--- Task details ---
Transcribe, word for word, the line containing "lowest = object_bounds()[0][2]" and each line following it through the end of the listing below. Omit all other lines.
=== Provided data ===
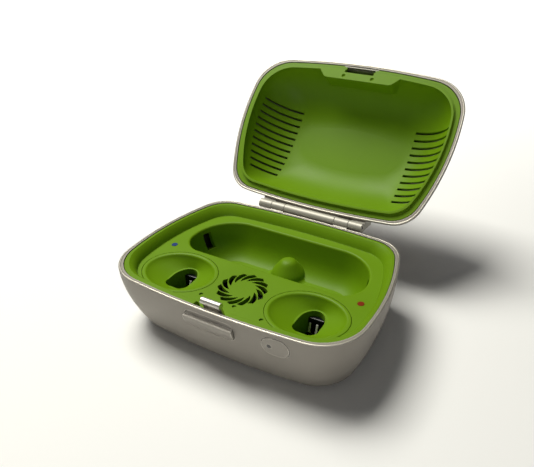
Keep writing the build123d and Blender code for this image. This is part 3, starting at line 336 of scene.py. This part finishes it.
def start_finish(name):
    """A new material with its shader; the caller wires the rest."""
    material = bpy.data.materials.new(name)
    material.use_nodes = True
    tree = material.node_tree
    return material, tree, tree.nodes["Principled BSDF"]


def wire_surface(tree, shader, look, height, depth, corner):
    """Wires a look's tone and roughness to a shader, with a bump over softly rounded corners."""
    soft_corner = lay(tree, "Bevel", {"Radius": corner}, samples=CORNER_SAMPLES)
    bump = lay(
        tree,
        "Bump",
        {"Strength": 1.0, "Distance": depth, "Height": height, "Normal": soft_corner.outputs[0]},
    )
    tree.links.new(look.outputs["Tone"], shader.inputs["Base Color"])
    tree.links.new(look.outputs["Roughness"], shader.inputs["Roughness"])
    tree.links.new(bump.outputs[0], shader.inputs["Normal"])


def moulded(
    name,
    tone,
    gloss,
    tone_change=0.12,
    gloss_change=0.14,
    grain=2600.0,
    grain_depth=0.012 * MM,
    edge_tone=None,
    edge_amount=0.35,
    edge_width=0.4 * MM,
    dust=0.025,
    metallic=0.0,
    coat=0.0,
    sheen=0.0,
    shine=0.35,
    corner=0.25 * MM,
):
    """Injection-moulded plastic or rubber, as moulded or sprayed, with lighter edges that are partly wear
    and partly a painted highlight.
    """
    lighter = edge_tone or tuple(min(1.0, value * 1.35 + 0.02) for value in tone)
    edge_gloss = max(0.12, gloss - 0.15)
    coat_roughness = 0.3
    material, tree, shader = start_finish(name)
    body = use_group(
        tree,
        MOULD_GRAIN,
        {
            "Tone": (*tone, 1),
            "Tone Change": tone_change,
            "Grain Per Metre": grain,
            "Gloss": gloss,
            "Gloss Change": gloss_change,
        },
    )
    edge = use_group(
        tree,
        EDGE_WEAR_AND_HIGHLIGHT,
        {
            "Tone": body.outputs["Tone"],
            "Edge Tone": (*lighter, 1),
            "Edge Width": edge_width,
            "Amount": edge_amount,
            "Roughness": body.outputs["Roughness"],
            "Edge Roughness": edge_gloss,
        },
    )
    dusty = use_group(
        tree,
        SETTLED_DUST,
        {"Tone": edge.outputs["Tone"], "Amount": dust, "Roughness": edge.outputs["Roughness"]},
    )
    wire_surface(tree, shader, dusty, body.outputs["Height"], grain_depth, corner)
    shader.inputs["Metallic"].default_value = metallic
    shader.inputs["Specular IOR Level"].default_value = shine
    shader.inputs["Coat Weight"].default_value = coat
    shader.inputs["Coat Roughness"].default_value = coat_roughness
    shader.inputs["Sheen Weight"].default_value = sheen
    return material


def metal(name, tone, roughness, tone_change=0.12, roughness_change=0.14, edge_amount=0.6):
    """Bare or plated metal with drawn or turned lines and bright corners."""
    lines_per_metre, line_depth = 9000.0, 0.004 * MM
    edge_width, corner = 0.3 * MM, 0.2 * MM
    brighter = tuple(min(1.0, value * 1.2) for value in tone)
    edge_roughness = max(0.1, roughness - 0.1)
    material, tree, shader = start_finish(name)
    body = use_group(
        tree,
        DRAWN_LINES,
        {
            "Tone": (*tone, 1),
            "Tone Change": tone_change,
            "Lines Per Metre": lines_per_metre,
            "Roughness": roughness,
            "Roughness Change": roughness_change,
        },
    )
    edge = use_group(
        tree,
        EDGE_WEAR_AND_HIGHLIGHT,
        {
            "Tone": body.outputs["Tone"],
            "Edge Tone": (*brighter, 1),
            "Edge Width": edge_width,
            "Amount": edge_amount,
            "Roughness": body.outputs["Roughness"],
            "Edge Roughness": edge_roughness,
        },
    )
    wire_surface(tree, shader, edge, body.outputs["Height"], line_depth, corner)
    shader.inputs["Metallic"].default_value = 1.0
    return material


# What sprayed satin surfaces share, and what the green mouldings share.
SATIN = {"tone_change": 0.05, "gloss_change": 0.1, "grain": 4200.0}
GREEN = {"gloss_change": 0.16, "edge_amount": 0.3, "dust": 0.003}

MOULDED = {
    "champagne_shell": dict(
        SATIN,
        tone=(0.282, 0.26, 0.227),
        gloss=0.5,
        grain_depth=0.01 * MM,
        edge_tone=(0.8, 0.76, 0.68),
        edge_amount=0.8,
        edge_width=0.5 * MM,
        dust=0.02,
        metallic=0.25,
    ),
    "champagne_button": dict(
        SATIN,
        tone=(0.298, 0.275, 0.24),
        gloss=0.42,
        grain_depth=0.004 * MM,
        # The bright edge tone, full amount and wide edge paint the thin highlight line along the latch
        # ledge's top edge.
        edge_tone=(1.0, 0.95, 0.86),
        edge_amount=1.0,
        edge_width=0.7 * MM,
        dust=0.02,
        metallic=0.25,
        corner=0.6 * MM,
    ),
    "hinge_metal": dict(
        SATIN,
        tone=(0.455, 0.435, 0.378),
        gloss=0.5,
        grain_depth=0.004 * MM,
        edge_tone=(0.65, 0.62, 0.55),
        edge_amount=0.5,
        edge_width=0.3 * MM,
        dust=0.01,
        metallic=0.4,
    ),
    "green_liner": dict(GREEN, tone=(0.13, 0.255, 0.0035), gloss=0.44, shine=0.15),
    "green_cup": dict(GREEN, tone=(0.133, 0.262, 0.003), gloss=0.42, shine=0.16, grain_depth=0.01 * MM),
    "black_block": dict(
        tone=(0.006, 0.008, 0.009),
        gloss=0.22,
        tone_change=0.3,
        gloss_change=0.1,
        grain_depth=0.004 * MM,
        edge_amount=0.1,
        dust=0.01,
        corner=0.1 * MM,
    ),
    "blue_dot": dict(
        tone=(0.014, 0.04, 0.16), gloss=0.5, tone_change=0.2, gloss_change=0.15, dust=0.0, shine=0.15
    ),
    "red_dot": dict(
        tone=(0.2, 0.022, 0.004), gloss=0.6, tone_change=0.2, gloss_change=0.15, dust=0.0, shine=0.1
    ),
    "grey_rubber": dict(
        tone=(0.035, 0.035, 0.036),
        gloss=0.75,
        tone_change=0.3,
        gloss_change=0.2,
        grain=1500.0,
        grain_depth=0.03 * MM,
        sheen=0.1,
    ),
    "black_fan": dict(tone=(0.014, 0.014, 0.015), gloss=0.5, tone_change=0.3, gloss_change=0.15),
    "white_duct": dict(tone=(0.62, 0.61, 0.55), gloss=0.5, gloss_change=0.15),
    "heater_ceramic": dict(
        tone=(0.68, 0.62, 0.5),
        gloss=0.7,
        tone_change=0.2,
        gloss_change=0.2,
        grain=1400.0,
        grain_depth=0.03 * MM,
    ),
    "circuit_board": dict(
        tone=(0.01, 0.09, 0.03),
        gloss=0.3,
        tone_change=0.35,
        gloss_change=0.2,
        grain=1800.0,
        grain_depth=0.008 * MM,
        coat=0.3,
    ),
    "black_chip": dict(tone=(0.015, 0.015, 0.016), gloss=0.45, tone_change=0.3, gloss_change=0.15),
    "clear_lens": dict(
        tone=(0.02, 0.018, 0.016),
        gloss=0.12,
        tone_change=0.2,
        gloss_change=0.05,
        grain_depth=0.002 * MM,
        coat=0.6,
    ),
    "lead_jacket": dict(tone=(0.32, 0.014, 0.01), gloss=0.4, tone_change=0.15, gloss_change=0.15),
}

METALS = {
    "polished_rim": dict(
        tone=(0.6, 0.565, 0.49), roughness=0.45, tone_change=0.06, roughness_change=0.08, edge_amount=0.2
    ),
    "hook_metal": dict(
        tone=(0.66, 0.64, 0.58), roughness=0.46, tone_change=0.1, roughness_change=0.1, edge_amount=0.3
    ),
    "contact_metal": dict(
        tone=(0.98, 0.96, 0.9), roughness=0.75, tone_change=0.03, roughness_change=0.1
    ),
    "ballast_steel": dict(
        tone=(0.3, 0.3, 0.31), roughness=0.45, tone_change=0.25, roughness_change=0.2
    ),
    "screw_steel": dict(tone=(0.5, 0.5, 0.51), roughness=0.28),
    "motor_steel": dict(tone=(0.46, 0.46, 0.48), roughness=0.32),
    "fin_aluminium": dict(tone=(0.72, 0.73, 0.75), roughness=0.35),
    "pin_steel": dict(tone=(0.6, 0.6, 0.61), roughness=0.22),
    "spring_steel": dict(tone=(0.45, 0.45, 0.43), roughness=0.3),
    "catch_steel": dict(tone=(0.13, 0.125, 0.11), roughness=0.42),
}

FINISHES = {name: moulded(name, **look) for name, look in MOULDED.items()}
FINISHES.update({name: metal(name, **look) for name, look in METALS.items()})

for part in frame["record"]["subparts"]:
    for material_slot in frame["nodes"][part["node"]].material_slots:
        material_slot.material = FINISHES[part["material_slot"]]


# ---------------------------------------------------------------- polished rims


def add_mesh(name, shape):
    """Turns a finished shape into an object of the scene."""
    mesh = bpy.data.meshes.new(name)
    shape.to_mesh(mesh)
    shape.free()
    piece = bpy.data.objects.new(name, mesh)
    bpy.context.scene.collection.objects.link(piece)
    return piece


def lid_closing():
    """The turn about the hinge that shuts the open lid, as a matrix."""
    hinge = next(joint for joint in frame["joints"] if joint["name"] == "lid_hinge_pivot")
    middle = Matrix.Translation(Vector(hinge["pos_m"]))
    return middle @ Matrix.Rotation(math.radians(hinge["range_deg"][1]), 4, "X") @ middle.inverted()


def rim_line(node, flat, top):
    """The outer edge of a shell's rim, evenly spaced round the case, with the shell laid flat."""
    points = [flat @ corner.co for corner in frame["nodes"][node].data.vertices]
    level = max(p.z for p in points) if top else min(p.z for p in points)
    spread = bmesh.new()
    for p in points:
        if abs(p.z - level) < RIM_LEVEL_SLACK:
            spread.verts.new((p.x, p.y, 0))
    bmesh.ops.convex_hull(spread, input=spread.verts)
    corners = sorted(
        (corner.co.xy.copy() for corner in spread.verts if corner.link_edges),
        key=lambda p: math.atan2(p.y, p.x),
    )
    spread.free()
    following = corners[1:] + corners[:1]
    steps = [(after - corner).length for corner, after in zip(corners, following)]
    spacing = sum(steps) / RIM_PLACES
    line, walked, index = [], 0.0, 0
    for place in range(RIM_PLACES):
        while walked + steps[index] < place * spacing:
            walked += steps[index]
            index += 1
        share = (place * spacing - walked) / steps[index]
        line.append(corners[index].lerp(following[index], share))
    return line, level


def polish_rim(name, node, flat, top, body):
    """A narrow diamond-cut band over the outer corner of a shell's rim."""
    line, level = rim_line(node, flat, top)
    up = 1 if top else -1
    shape = bmesh.new()
    rings = []
    for index, p in enumerate(line):
        ahead = line[(index + 2) % RIM_PLACES] - line[index - 2]
        out = Vector((ahead.y, -ahead.x, 0)).normalized()
        rings.append(
            [
                shape.verts.new((p.x + out.x * far, p.y + out.y * far, level + up * rise))
                for far, rise in BAND_SECTION
            ]
        )
    for index, ring in enumerate(rings):
        following = rings[(index + 1) % RIM_PLACES]
        for corner in range(len(BAND_SECTION)):
            after = (corner + 1) % len(BAND_SECTION)
            shape.faces.new((ring[corner], following[corner], following[after], ring[after]))
    bmesh.ops.recalc_face_normals(shape, faces=shape.faces)
    bmesh.ops.transform(shape, matrix=flat.inverted(), verts=shape.verts)
    band = add_mesh(name, shape)
    for face in band.data.polygons:
        face.use_smooth = True
    band.data.materials.append(FINISHES["polished_rim"])
    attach(band, body)


polish_rim("base_rim_band", "base_shell", Matrix.Identity(4), True, "case")
polish_rim("lid_rim_band", "lid_shell", lid_closing(), False, "lid")


# ---------------------------------------------------------------- studio


def build_camera():
    """The view of the open dryer from its front right, above."""
    back = Vector(
        (
            math.sin(CAMERA_AZIMUTH) * math.cos(CAMERA_ELEVATION),
            -math.cos(CAMERA_AZIMUTH) * math.cos(CAMERA_ELEVATION),
            math.sin(CAMERA_ELEVATION),
        )
    )
    right = Vector((math.cos(CAMERA_AZIMUTH), math.sin(CAMERA_AZIMUTH), 0))
    up = back.cross(right)
    side = math.cos(CAMERA_ROLL) * right + math.sin(CAMERA_ROLL) * up
    top = math.cos(CAMERA_ROLL) * up - math.sin(CAMERA_ROLL) * right
    lens = bpy.data.cameras.new("studio_camera")
    lens.sensor_width = CAMERA_SENSOR
    lens.lens = CAMERA_LENS
    lens.shift_x, lens.shift_y = CAMERA_SHIFT
    lens.clip_start = CAMERA_NEAR
    camera = bpy.data.objects.new("studio_camera", lens)
    turn = Matrix((side, top, back)).transposed().to_4x4()
    camera.matrix_world = Matrix.Translation(CAMERA_PLACE) @ turn
    bpy.context.scene.collection.objects.link(camera)
    bpy.context.scene.camera = camera


def hang_light(name, place, aim, size, power, tone=(1, 1, 1), spread=180.0):
    """A soft square light at a place, turned to what it lights; its beam's spread is in degrees."""
    lamp = bpy.data.lights.new(name, "AREA")
    lamp.shape = "SQUARE"
    lamp.size = size
    lamp.energy = power
    lamp.color = tone
    lamp.spread = math.radians(spread)
    light = bpy.data.objects.new(name, lamp)
    light.location = place
    light.rotation_euler = (Vector(aim) - Vector(place)).to_track_quat("-Z", "Y").to_euler()
    bpy.context.scene.collection.objects.link(light)


def build_floor():
    """One large pale board, level with the underside of the rubber foot."""
    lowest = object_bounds()[0][2]
    shape = bmesh.new()
    bmesh.ops.create_grid(
        shape, x_segments=FLOOR_SQUARES, y_segments=FLOOR_SQUARES, size=FLOOR_REACH
    )
    bmesh.ops.translate(shape, verts=shape.verts, vec=(0, 0, lowest))
    floor = add_mesh("pale_floor", shape)
    material, tree, shader = start_finish("pale_floor")
    shade = use_group(
        tree,
        MOULD_GRAIN,
        {
            "Tone": (0.92, 0.92, 0.91, 1),
            "Tone Change": 0.02,
            "Grain Per Metre": 900.0,
            "Flow Per Metre": 2.0,
            "Gloss": 0.8,
            "Gloss Change": 0.05,
        },
    )
    tree.links.new(shade.outputs["Tone"], shader.inputs["Base Color"])
    tree.links.new(shade.outputs["Roughness"], shader.inputs["Roughness"])
    floor.data.materials.append(material)


def build_sky():
    """Even faint light from all round."""
    world = bpy.data.worlds.new("studio_sky")
    world.use_nodes = True
    sky = world.node_tree.nodes["Background"]
    sky.inputs["Color"].default_value = (1.0, 1.0, 1.0, 1)
    sky.inputs["Strength"].default_value = SKY_STRENGTH
    bpy.context.scene.world = world


build_camera()
build_floor()
build_sky()
hang_light(
    "overhead_softbox",
    place=(-0.36, 0.1, 0.78),
    aim=(0, 0.02, 0.03),
    size=0.46,
    power=9.0,
    tone=(1.0, 0.985, 0.91),
)
hang_light(
    "front_softbox",
    place=(0.14, -0.85, 0.1),
    aim=(0, 0, 0.01),
    size=0.36,
    power=1.2,
    tone=(1.0, 0.985, 0.94),
)
hang_light("right_fill", place=(0.7, -0.35, 0.2), aim=(0, 0, 0.03), size=0.5, power=0.3)
hang_light(
    "floor_wash", place=(-0.3, 0.9, 1.4), aim=(-0.5, 1.4, 0), size=0.8, power=28.0, spread=94.0
)

bpy.context.scene.view_settings.view_transform = "Standard"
===
--- The solution ---
    lowest = object_bounds()[0][2]
    shape = bmesh.new()
    bmesh.ops.create_grid(
        shape, x_segments=FLOOR_SQUARES, y_segments=FLOOR_SQUARES, size=FLOOR_REACH
    )
    bmesh.ops.translate(shape, verts=shape.verts, vec=(0, 0, lowest))
    floor = add_mesh("pale_floor", shape)
    material, tree, shader = start_finish("pale_floor")
    shade = use_group(
        tree,
        MOULD_GRAIN,
        {
            "Tone": (0.92, 0.92, 0.91, 1),
            "Tone Change": 0.02,
            "Grain Per Metre": 900.0,
            "Flow Per Metre": 2.0,
            "Gloss": 0.8,
            "Gloss Change": 0.05,
        },
    )
    tree.links.new(shade.outputs["Tone"], shader.inputs["Base Color"])
    tree.links.new(shade.outputs["Roughness"], shader.inputs["Roughness"])
    floor.data.materials.append(material)


def build_sky():
    """Even faint light from all round."""
    world = bpy.data.worlds.new("studio_sky")
    world.use_nodes = True
    sky = world.node_tree.nodes["Background"]
    sky.inputs["Color"].default_value = (1.0, 1.0, 1.0, 1)
    sky.inputs["Strength"].default_value = SKY_STRENGTH
    bpy.context.scene.world = world


build_camera()
build_floor()
build_sky()
hang_light(
    "overhead_softbox",
    place=(-0.36, 0.1, 0.78),
    aim=(0, 0.02, 0.03),
    size=0.46,
    power=9.0,
    tone=(1.0, 0.985, 0.91),
)
hang_light(
    "front_softbox",
    place=(0.14, -0.85, 0.1),
    aim=(0, 0, 0.01),
    size=0.36,
    power=1.2,
    tone=(1.0, 0.985, 0.94),
)
hang_light("right_fill", place=(0.7, -0.35, 0.2), aim=(0, 0, 0.03), size=0.5, power=0.3)
hang_light(
    "floor_wash", place=(-0.3, 0.9, 1.4), aim=(-0.5, 1.4, 0), size=0.8, power=28.0, spread=94.0
)

bpy.context.scene.view_settings.view_transform = "Standard"